Records for the task:
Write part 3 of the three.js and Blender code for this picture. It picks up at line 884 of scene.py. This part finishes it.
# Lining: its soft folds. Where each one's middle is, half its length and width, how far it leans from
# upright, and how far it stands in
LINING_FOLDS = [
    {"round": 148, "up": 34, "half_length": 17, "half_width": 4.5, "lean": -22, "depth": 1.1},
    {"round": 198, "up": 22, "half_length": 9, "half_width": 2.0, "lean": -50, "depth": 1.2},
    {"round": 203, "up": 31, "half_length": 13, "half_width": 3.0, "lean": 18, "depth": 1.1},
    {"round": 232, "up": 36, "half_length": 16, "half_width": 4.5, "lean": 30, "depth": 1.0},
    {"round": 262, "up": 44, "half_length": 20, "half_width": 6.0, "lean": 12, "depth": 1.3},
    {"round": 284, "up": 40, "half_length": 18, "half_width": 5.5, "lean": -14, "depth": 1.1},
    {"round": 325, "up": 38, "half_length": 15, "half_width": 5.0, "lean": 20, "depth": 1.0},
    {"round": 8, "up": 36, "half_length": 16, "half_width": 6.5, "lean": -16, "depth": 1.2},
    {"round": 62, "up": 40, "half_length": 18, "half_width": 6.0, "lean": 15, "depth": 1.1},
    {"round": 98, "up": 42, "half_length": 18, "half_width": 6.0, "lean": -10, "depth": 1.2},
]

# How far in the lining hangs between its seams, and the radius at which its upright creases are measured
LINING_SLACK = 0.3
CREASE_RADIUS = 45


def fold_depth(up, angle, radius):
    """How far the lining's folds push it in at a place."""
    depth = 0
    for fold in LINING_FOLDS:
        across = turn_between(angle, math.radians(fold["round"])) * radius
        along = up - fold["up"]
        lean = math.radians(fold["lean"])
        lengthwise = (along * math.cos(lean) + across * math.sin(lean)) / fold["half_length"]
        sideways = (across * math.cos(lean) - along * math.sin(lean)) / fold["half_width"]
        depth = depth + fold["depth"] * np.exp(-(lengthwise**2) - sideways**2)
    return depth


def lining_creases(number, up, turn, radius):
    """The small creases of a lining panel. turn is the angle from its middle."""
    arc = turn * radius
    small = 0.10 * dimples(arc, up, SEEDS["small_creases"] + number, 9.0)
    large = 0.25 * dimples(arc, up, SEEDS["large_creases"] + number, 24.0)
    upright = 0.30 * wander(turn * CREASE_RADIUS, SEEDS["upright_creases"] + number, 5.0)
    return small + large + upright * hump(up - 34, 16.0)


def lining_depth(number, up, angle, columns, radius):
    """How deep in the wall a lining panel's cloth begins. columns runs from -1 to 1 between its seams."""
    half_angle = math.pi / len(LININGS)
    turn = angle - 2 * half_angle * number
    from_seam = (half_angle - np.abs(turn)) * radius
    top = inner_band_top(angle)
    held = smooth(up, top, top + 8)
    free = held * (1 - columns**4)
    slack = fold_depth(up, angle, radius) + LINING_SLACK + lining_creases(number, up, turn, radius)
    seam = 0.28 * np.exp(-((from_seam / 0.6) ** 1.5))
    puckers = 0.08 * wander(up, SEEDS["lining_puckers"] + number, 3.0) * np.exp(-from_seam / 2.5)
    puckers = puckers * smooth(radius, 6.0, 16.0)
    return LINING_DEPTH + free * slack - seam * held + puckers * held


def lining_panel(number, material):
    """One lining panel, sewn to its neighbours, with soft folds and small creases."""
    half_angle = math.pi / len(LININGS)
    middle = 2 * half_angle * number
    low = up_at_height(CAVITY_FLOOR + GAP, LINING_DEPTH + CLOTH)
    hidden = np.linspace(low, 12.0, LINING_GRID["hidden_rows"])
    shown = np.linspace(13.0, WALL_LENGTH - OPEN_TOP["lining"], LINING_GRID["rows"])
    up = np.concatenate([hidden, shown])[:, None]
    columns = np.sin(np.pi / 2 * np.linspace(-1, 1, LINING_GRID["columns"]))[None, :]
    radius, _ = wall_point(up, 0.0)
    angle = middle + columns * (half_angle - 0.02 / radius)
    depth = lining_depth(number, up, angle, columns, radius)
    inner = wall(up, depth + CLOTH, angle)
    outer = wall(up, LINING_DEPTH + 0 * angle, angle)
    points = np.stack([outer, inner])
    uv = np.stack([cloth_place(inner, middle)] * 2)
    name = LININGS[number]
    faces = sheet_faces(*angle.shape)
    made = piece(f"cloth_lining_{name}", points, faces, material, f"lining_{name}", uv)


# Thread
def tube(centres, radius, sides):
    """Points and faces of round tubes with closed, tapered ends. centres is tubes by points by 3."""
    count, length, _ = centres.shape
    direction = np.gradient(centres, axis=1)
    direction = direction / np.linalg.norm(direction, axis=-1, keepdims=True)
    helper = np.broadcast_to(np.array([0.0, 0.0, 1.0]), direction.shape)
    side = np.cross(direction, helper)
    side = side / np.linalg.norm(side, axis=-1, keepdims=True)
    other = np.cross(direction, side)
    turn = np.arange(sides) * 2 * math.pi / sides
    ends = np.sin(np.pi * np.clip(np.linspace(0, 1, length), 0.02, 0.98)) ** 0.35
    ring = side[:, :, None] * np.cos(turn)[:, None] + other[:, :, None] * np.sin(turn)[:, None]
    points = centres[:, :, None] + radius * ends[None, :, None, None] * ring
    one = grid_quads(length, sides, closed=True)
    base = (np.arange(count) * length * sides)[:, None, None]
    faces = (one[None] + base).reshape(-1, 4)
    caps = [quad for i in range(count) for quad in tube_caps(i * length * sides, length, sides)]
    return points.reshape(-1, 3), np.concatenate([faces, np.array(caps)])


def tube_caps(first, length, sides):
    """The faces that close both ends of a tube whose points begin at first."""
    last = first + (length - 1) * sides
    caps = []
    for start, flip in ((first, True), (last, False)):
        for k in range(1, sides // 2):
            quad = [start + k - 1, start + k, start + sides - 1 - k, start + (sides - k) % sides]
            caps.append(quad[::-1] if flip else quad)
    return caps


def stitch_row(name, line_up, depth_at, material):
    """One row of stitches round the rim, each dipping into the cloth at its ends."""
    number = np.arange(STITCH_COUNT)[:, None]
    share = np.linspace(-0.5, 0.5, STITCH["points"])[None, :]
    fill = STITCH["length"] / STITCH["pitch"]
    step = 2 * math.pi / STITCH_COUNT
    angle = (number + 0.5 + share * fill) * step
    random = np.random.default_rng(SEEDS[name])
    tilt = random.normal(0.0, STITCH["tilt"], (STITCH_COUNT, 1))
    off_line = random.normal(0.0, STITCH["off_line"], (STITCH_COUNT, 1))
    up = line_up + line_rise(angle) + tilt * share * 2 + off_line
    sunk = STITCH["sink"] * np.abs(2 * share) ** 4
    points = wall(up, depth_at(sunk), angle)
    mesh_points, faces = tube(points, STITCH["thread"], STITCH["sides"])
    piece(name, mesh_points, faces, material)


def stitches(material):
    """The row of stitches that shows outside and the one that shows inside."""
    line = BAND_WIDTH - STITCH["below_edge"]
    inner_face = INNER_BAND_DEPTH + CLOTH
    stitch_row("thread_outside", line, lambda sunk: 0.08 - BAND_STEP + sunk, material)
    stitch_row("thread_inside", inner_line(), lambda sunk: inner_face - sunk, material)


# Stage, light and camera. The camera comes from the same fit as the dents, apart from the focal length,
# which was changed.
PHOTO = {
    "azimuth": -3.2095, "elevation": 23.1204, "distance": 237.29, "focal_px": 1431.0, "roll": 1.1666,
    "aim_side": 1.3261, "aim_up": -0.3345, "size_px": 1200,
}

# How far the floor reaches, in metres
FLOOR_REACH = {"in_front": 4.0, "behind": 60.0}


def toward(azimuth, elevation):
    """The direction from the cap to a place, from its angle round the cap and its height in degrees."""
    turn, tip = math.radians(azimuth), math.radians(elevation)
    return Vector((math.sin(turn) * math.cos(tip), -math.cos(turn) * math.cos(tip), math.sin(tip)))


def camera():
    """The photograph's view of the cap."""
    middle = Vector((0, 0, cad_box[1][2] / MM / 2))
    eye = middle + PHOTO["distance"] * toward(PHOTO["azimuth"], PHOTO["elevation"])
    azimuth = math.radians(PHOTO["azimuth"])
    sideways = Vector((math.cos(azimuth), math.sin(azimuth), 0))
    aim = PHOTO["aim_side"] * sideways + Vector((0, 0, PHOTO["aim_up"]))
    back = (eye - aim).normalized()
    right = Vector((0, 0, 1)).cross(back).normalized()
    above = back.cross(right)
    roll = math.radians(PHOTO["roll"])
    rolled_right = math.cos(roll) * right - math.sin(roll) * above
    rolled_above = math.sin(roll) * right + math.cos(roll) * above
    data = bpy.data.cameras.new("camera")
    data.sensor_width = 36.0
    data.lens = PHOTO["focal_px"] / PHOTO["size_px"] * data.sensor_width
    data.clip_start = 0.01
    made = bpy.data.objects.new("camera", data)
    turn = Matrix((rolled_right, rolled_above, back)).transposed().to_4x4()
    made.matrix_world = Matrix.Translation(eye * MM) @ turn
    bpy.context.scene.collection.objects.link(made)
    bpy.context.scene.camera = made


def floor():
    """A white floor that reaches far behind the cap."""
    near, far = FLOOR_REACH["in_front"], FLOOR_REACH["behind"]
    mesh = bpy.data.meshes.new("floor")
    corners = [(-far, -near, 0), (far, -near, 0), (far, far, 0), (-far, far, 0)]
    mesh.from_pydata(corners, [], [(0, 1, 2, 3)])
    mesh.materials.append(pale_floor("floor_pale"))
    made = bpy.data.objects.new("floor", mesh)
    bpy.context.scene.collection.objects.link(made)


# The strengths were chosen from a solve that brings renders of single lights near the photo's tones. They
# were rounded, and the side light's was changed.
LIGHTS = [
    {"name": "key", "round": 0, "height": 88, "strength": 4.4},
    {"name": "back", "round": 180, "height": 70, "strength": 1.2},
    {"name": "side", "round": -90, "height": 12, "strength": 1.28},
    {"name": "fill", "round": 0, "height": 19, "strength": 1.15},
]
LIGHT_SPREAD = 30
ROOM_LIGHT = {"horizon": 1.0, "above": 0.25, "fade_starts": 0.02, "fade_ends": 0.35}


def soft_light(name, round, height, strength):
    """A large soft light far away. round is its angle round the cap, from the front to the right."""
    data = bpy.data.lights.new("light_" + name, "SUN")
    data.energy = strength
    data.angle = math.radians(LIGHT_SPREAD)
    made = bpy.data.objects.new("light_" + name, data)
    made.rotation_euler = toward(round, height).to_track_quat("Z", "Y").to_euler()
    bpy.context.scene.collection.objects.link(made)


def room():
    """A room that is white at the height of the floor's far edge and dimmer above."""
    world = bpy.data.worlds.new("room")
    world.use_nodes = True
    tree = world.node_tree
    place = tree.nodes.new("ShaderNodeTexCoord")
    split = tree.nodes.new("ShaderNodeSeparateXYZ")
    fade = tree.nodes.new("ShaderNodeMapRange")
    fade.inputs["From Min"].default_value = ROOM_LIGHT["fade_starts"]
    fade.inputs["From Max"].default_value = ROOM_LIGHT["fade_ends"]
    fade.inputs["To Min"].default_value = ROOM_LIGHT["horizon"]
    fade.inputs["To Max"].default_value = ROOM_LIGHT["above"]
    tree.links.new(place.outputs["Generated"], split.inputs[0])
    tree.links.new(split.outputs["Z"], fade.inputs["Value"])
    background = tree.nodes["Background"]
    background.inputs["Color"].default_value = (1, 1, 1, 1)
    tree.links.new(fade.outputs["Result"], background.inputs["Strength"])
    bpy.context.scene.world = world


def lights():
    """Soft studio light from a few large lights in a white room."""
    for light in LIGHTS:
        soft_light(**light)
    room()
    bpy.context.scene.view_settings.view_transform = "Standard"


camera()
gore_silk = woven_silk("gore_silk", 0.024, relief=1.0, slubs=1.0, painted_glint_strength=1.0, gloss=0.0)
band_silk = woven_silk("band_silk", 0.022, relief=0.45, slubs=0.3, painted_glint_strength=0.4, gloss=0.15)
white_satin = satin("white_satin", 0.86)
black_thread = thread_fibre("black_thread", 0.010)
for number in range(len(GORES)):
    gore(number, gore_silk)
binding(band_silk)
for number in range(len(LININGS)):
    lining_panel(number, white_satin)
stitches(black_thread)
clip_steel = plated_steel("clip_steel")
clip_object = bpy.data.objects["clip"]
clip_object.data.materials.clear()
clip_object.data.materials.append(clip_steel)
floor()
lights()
==
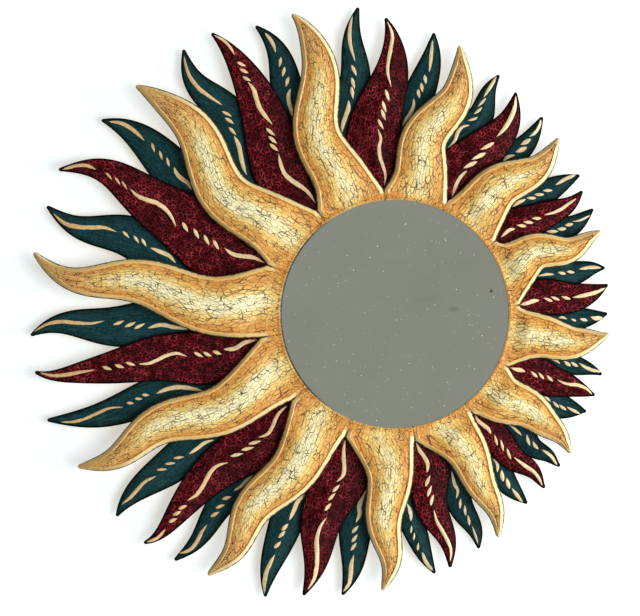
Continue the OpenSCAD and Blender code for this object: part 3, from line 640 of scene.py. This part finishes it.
==
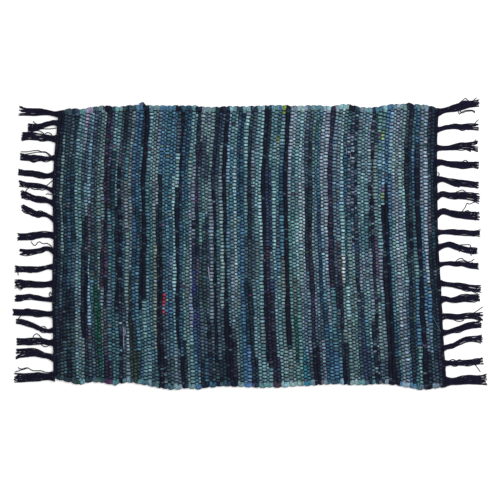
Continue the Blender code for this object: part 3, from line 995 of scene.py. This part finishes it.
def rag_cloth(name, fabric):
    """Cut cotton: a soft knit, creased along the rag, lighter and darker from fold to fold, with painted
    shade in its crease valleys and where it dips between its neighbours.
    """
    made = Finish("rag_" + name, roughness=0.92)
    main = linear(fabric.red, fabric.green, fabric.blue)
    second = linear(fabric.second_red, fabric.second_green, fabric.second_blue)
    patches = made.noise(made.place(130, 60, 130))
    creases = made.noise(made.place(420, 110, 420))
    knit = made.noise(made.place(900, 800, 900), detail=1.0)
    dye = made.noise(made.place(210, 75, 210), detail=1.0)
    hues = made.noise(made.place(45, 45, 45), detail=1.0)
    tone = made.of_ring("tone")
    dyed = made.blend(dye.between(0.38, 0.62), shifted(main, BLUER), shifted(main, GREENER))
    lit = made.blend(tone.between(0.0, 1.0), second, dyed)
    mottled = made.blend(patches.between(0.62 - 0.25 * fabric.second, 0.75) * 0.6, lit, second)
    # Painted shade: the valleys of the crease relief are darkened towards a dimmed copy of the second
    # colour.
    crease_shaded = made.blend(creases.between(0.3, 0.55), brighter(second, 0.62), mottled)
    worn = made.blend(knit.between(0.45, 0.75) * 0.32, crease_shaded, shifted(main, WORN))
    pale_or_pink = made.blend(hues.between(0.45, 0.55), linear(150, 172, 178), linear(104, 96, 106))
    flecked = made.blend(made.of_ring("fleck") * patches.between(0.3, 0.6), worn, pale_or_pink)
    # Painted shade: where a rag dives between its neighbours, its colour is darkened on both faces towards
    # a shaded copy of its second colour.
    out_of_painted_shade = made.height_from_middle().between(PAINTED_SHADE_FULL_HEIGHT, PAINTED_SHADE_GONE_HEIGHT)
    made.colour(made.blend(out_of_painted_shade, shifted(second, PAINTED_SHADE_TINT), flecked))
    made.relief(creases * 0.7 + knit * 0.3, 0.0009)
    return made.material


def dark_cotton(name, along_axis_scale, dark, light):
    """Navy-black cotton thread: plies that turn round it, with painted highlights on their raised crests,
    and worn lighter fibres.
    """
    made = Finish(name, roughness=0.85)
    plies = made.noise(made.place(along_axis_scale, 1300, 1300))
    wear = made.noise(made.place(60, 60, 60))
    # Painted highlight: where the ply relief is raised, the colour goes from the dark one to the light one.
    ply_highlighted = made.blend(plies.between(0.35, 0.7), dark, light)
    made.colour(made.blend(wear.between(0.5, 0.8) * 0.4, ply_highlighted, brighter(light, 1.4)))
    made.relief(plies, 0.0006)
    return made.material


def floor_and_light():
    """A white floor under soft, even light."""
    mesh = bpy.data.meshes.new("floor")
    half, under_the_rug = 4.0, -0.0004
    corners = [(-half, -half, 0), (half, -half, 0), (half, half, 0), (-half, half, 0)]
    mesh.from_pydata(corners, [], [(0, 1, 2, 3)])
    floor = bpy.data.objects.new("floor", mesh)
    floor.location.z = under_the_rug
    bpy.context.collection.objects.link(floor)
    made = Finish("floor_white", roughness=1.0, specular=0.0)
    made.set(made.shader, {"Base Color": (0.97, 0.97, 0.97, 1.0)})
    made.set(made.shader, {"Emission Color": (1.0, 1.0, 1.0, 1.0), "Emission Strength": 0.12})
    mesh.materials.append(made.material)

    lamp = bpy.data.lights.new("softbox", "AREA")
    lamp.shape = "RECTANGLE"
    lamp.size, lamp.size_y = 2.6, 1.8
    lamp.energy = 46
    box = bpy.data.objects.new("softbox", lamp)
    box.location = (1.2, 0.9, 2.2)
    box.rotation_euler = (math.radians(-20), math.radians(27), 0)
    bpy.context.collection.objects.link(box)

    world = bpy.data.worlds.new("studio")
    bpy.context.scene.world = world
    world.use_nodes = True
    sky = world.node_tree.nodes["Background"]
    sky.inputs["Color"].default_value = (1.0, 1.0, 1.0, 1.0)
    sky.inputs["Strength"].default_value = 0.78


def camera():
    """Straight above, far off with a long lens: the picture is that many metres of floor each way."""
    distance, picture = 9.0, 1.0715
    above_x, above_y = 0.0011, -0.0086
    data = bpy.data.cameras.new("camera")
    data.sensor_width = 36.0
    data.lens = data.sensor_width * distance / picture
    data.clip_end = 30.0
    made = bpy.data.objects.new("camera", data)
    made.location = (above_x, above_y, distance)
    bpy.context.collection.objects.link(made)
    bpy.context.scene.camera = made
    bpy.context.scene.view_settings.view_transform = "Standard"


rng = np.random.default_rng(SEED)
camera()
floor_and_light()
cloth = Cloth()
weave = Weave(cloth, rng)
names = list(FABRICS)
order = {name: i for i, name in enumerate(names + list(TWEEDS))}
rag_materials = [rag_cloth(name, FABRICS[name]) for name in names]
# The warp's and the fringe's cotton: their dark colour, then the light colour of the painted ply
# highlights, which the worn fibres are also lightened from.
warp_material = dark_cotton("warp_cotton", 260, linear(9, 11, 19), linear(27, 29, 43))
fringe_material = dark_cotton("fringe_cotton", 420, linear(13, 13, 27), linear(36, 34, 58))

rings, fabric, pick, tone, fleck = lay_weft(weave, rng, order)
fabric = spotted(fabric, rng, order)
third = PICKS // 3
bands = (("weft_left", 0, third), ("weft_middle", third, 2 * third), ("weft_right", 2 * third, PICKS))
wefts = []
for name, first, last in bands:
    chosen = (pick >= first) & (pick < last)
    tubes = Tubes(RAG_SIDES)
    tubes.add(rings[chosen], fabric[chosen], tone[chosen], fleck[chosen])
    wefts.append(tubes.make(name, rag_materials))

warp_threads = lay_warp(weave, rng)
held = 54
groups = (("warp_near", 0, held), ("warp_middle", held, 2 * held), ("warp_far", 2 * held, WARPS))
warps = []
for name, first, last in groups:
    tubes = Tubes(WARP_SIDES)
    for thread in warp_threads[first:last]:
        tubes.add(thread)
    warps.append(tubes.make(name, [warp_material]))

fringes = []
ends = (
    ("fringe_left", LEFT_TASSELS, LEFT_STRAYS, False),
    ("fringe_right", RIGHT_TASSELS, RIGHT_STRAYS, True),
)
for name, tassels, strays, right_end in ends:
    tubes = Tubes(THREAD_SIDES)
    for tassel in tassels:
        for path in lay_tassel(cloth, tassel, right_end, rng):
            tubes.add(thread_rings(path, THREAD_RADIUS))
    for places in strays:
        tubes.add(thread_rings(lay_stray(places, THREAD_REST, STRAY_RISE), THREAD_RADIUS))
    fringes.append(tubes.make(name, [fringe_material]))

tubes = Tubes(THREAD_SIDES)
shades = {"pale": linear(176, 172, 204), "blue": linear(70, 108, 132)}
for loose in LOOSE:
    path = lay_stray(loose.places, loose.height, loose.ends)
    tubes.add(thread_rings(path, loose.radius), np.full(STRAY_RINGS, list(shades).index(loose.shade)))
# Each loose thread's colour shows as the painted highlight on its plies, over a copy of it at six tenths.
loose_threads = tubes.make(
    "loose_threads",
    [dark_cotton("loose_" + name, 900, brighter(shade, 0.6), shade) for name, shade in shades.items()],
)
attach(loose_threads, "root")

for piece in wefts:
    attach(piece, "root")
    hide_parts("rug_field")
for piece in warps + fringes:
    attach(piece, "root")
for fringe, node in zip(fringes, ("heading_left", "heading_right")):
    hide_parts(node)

Exercise brief:
Transcribe precisely the lines between the one that contains "Write part 3" and the one that contains "return depth", counting those two lines as part of the range.

Output:
Write part 3 of the three.js and Blender code for this picture. It picks up at line 884 of scene.py. This part finishes it.
# Lining: its soft folds. Where each one's middle is, half its length and width, how far it leans from
# upright, and how far it stands in
LINING_FOLDS = [
    {"round": 148, "up": 34, "half_length": 17, "half_width": 4.5, "lean": -22, "depth": 1.1},
    {"round": 198, "up": 22, "half_length": 9, "half_width": 2.0, "lean": -50, "depth": 1.2},
    {"round": 203, "up": 31, "half_length": 13, "half_width": 3.0, "lean": 18, "depth": 1.1},
    {"round": 232, "up": 36, "half_length": 16, "half_width": 4.5, "lean": 30, "depth": 1.0},
    {"round": 262, "up": 44, "half_length": 20, "half_width": 6.0, "lean": 12, "depth": 1.3},
    {"round": 284, "up": 40, "half_length": 18, "half_width": 5.5, "lean": -14, "depth": 1.1},
    {"round": 325, "up": 38, "half_length": 15, "half_width": 5.0, "lean": 20, "depth": 1.0},
    {"round": 8, "up": 36, "half_length": 16, "half_width": 6.5, "lean": -16, "depth": 1.2},
    {"round": 62, "up": 40, "half_length": 18, "half_width": 6.0, "lean": 15, "depth": 1.1},
    {"round": 98, "up": 42, "half_length": 18, "half_width": 6.0, "lean": -10, "depth": 1.2},
]

# How far in the lining hangs between its seams, and the radius at which its upright creases are measured
LINING_SLACK = 0.3
CREASE_RADIUS = 45


def fold_depth(up, angle, radius):
    """How far the lining's folds push it in at a place."""
    depth = 0
    for fold in LINING_FOLDS:
        across = turn_between(angle, math.radians(fold["round"])) * radius
        along = up - fold["up"]
        lean = math.radians(fold["lean"])
        lengthwise = (along * math.cos(lean) + across * math.sin(lean)) / fold["half_length"]
        sideways = (across * math.cos(lean) - along * math.sin(lean)) / fold["half_width"]
        depth = depth + fold["depth"] * np.exp(-(lengthwise**2) - sideways**2)
    return depth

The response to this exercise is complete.